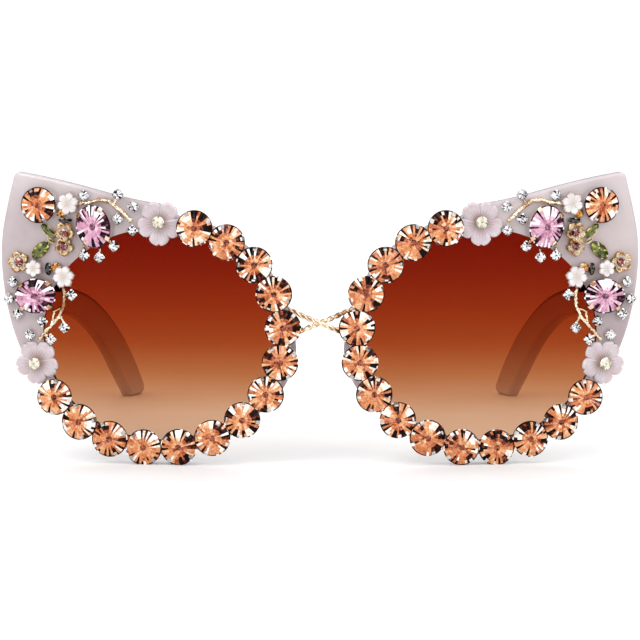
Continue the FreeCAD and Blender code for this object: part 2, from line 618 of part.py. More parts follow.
def ornaments():
    """Every ornament of the +X side, by node name."""
    made = {}
    gem = brilliant(RING_CUT)
    cup = claw_setting(RING_CUT, SETTING_R, SETTING_FOOT_R, CLAW_WIDTH)
    made["rim_crystals"] = at_places(gem, ring_places())
    made["rim_settings"] = at_places(cup, ring_places())

    oval_places = [on_front(*spot) for spot in OVALS]
    made["oval_crystals"] = at_places(stretched(gem, *OVAL_SCALE), oval_places)
    made["oval_settings"] = at_places(stretched(cup, *OVAL_SCALE), oval_places)

    petal_thickness = 1.1
    blossoms = [flower(BLOSSOM_R, petal_thickness, spot, 0.0) for spot in BLOSSOMS]
    made["blossoms"] = Part.makeCompound(blossoms)
    centre_places = [on_front(u, z, 45.0, petal_thickness) for u, z, turn in BLOSSOMS]
    accent_cup = claw_setting(ACCENT_CUT, ACCENT_R, 0.85, 0.5)
    accent_gem = brilliant(ACCENT_CUT)
    made["blossom_centre_cups"] = at_places(accent_cup, centre_places)
    made["blossom_centre_crystals"] = at_places(accent_gem, centre_places)
    made["accent_cups"] = at_places(accent_cup, accent_places())
    made["accent_crystals"] = at_places(accent_gem, accent_places())

    pearls = []
    for u, z, radius, turn in PEARL_FLOWERS:
        post = placed(Part.makeCylinder(0.5, UPPER_LEVEL + 0.2), on_front(u, z))
        pearls.append(fused([flower(radius, 0.6, (u, z, turn), UPPER_LEVEL), post]))
    made["pearl_flowers"] = Part.makeCompound(pearls)

    golds, hearts = [], []
    for u, z, radius, turn, lift in GOLD_FLOWERS:
        bloom = flower(radius, 0.7, (u, z, turn), lift)
        if lift:
            bloom = fused([bloom, placed(Part.makeCylinder(0.5, lift + 0.2), on_front(u, z))])
        golds.append(bloom)
        heart = brilliant(low_cut(radius * 0.42, 0.7))
        hearts.append(placed(heart, on_front(u, z, turn, lift + 0.7)))
    made["gold_flowers"] = Part.makeCompound(golds)
    made["gold_flower_crystals"] = Part.makeCompound(hearts)

    cups, stones = [], []
    for u, z, turn, length, width in LEAVES:
        tray = marquise(length, width, 0.8).cut(
            placed(marquise(length - 0.7, width - 0.5, 1.0), App.Placement(V(0, 0, 0.3), App.Rotation())))
        stone = marquise(length - 0.74, width - 0.54, 0.8, 0.35)
        cups.append(placed(tray, on_front(u, z, turn)))
        stones.append(placed(stone, on_front(u, z, turn, 0.32)))
    made["leaf_settings"] = Part.makeCompound(cups)
    made["leaf_crystals"] = Part.makeCompound(stones)

    amber = []
    for u, z, radius in AMBER:
        stone = brilliant(low_cut(radius, 1.2))
        amber.append(placed(stone, on_front(u, z, 0.0, 0.02)))
    made["amber_crystals"] = Part.makeCompound(amber)
    jets = []
    for u, z, turn, length, width in NAVETTES:
        jets.append(placed(marquise(length, width, 1.1, 0.4), on_front(u, z, turn, 0.02)))
    made["dark_navettes"] = Part.makeCompound(jets)

    made["upper_twig"] = twig(UPPER_TWIG, STEM_ROUTES[:1])
    made["lower_twig"] = twig(LOWER_TWIG, STEM_ROUTES[4:] + [SIDE_TWIG])
    made["wing_stems"] = Part.makeCompound([rod_chain(s, STEM_R, STEM_R * KNOT) for s in STEM_ROUTES[1:4]])
    return made


# ---- Whole object ---------------------------------------------------------------------------
def side_pieces():
    """Every piece of the +X side, by node name."""
    front_rivets = [front_rivet(spot) for spot in FRONT_RIVETS]
    made = {
        "eye_frame": eye_frame(front_rivets),
        "lens": lens(),
        "nose_pad": nose_pad(),
        "front_hinge": front_hinge(),
        "front_hinge_rivets": Part.makeCompound(front_rivets),
        "hinge_screw": hinge_screw(),
        "temple_hinge": temple_hinge(),
        "temple_hinge_rivets": Part.makeCompound([temple_rivet(y) for y in TEMPLE_RIVET_Y]),
        "temple": temple(),
    }
    made.update(ornaments())
    return made


def build():
    """All nodes of the object in their final places, and the positions a record needs."""
    bridge_solid = bridge()
    nodes = {"bridge": bridge_solid}
    for name, shape in side_pieces().items():
        nodes[name + "_left"] = shape
        nodes[name + "_right"] = shape.mirror(V(0, 0, 0), V(1, 0, 0))
    for name in ("eye_frame_left", "eye_frame_right"):
        nodes[name] = nodes[name].cut(bridge_solid)
    box = Part.makeCompound(list(nodes.values())).optimalBoundingBox()
    shift = V(0, -(box.YMin + box.YMax) / 2, 0)
    for shape in nodes.values():
        shape.translate(shift)
    foot = next(f for f in nodes["temple_left"].Faces if f.BoundBox.ZMax < 1e-6)
    places = {
        "shift_y": shift.y,
        "hinge": (HINGE_U, HINGE_Y + shift.y, TEMPLE_AXIS_Z),
        "foot": (foot.CenterOfMass.x, foot.CenterOfMass.y),
        "box": (box.XMin, box.YMin + shift.y, box.ZMin, box.XMax, box.YMax + shift.y, box.ZMax),
    }
    return nodes, places


def main():
    os.makedirs("parts", exist_ok=True)
    nodes, places = build()
    for name, shape in nodes.items():
        bad = [s for s in shape.Solids if not s.isValid() or s.Volume <= 0]
        if bad or not shape.Solids:
            print("check", name, "solids", len(shape.Solids), "bad", len(bad))
        shape.exportStep(f"parts/{name}.step")
    print(len(nodes), "nodes")
    print({k: v if isinstance(v, float) else [round(x, 3) for x in v] for k, v in places.items()})


if __name__ == "__main__":
    main()
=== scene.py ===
"""Looks for the cat eye sunglasses: crystals, flowers, twigs and materials round the CAD frame."""

import math
import random

import bpy
import numpy as np
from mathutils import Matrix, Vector


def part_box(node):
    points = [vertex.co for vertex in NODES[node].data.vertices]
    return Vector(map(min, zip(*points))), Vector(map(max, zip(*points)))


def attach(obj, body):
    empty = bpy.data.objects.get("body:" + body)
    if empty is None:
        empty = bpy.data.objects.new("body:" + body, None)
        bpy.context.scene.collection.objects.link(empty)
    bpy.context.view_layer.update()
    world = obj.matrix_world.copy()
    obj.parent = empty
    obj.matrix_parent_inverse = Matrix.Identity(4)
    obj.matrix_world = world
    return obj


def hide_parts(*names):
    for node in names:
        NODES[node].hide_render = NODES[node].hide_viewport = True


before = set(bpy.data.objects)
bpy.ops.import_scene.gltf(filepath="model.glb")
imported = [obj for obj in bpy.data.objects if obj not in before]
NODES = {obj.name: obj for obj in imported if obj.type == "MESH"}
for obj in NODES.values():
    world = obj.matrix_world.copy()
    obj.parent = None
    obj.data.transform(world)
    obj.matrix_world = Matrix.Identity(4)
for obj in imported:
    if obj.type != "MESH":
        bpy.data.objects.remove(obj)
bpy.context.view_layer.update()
MM = 0.001


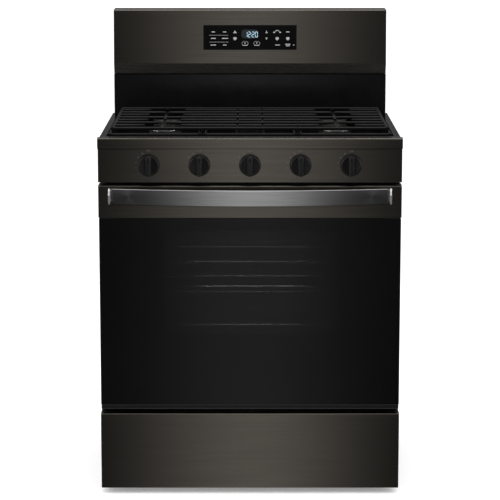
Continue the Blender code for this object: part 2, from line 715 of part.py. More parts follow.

= = = = =

Goal of the exercise
Output, from the data above, the lines from the line with "if isinstance(v, float)" to the line with "obj.parent = empty" exactly as they stand, both ends included and nothing else.

The completed task
    print({k: v if isinstance(v, float) else [round(x, 3) for x in v] for k, v in places.items()})


if __name__ == "__main__":
    main()
=== scene.py ===
"""Looks for the cat eye sunglasses: crystals, flowers, twigs and materials round the CAD frame."""

import math
import random

import bpy
import numpy as np
from mathutils import Matrix, Vector


def part_box(node):
    points = [vertex.co for vertex in NODES[node].data.vertices]
    return Vector(map(min, zip(*points))), Vector(map(max, zip(*points)))


def attach(obj, body):
    empty = bpy.data.objects.get("body:" + body)
    if empty is None:
        empty = bpy.data.objects.new("body:" + body, None)
        bpy.context.scene.collection.objects.link(empty)
    bpy.context.view_layer.update()
    world = obj.matrix_world.copy()
    obj.parent = empty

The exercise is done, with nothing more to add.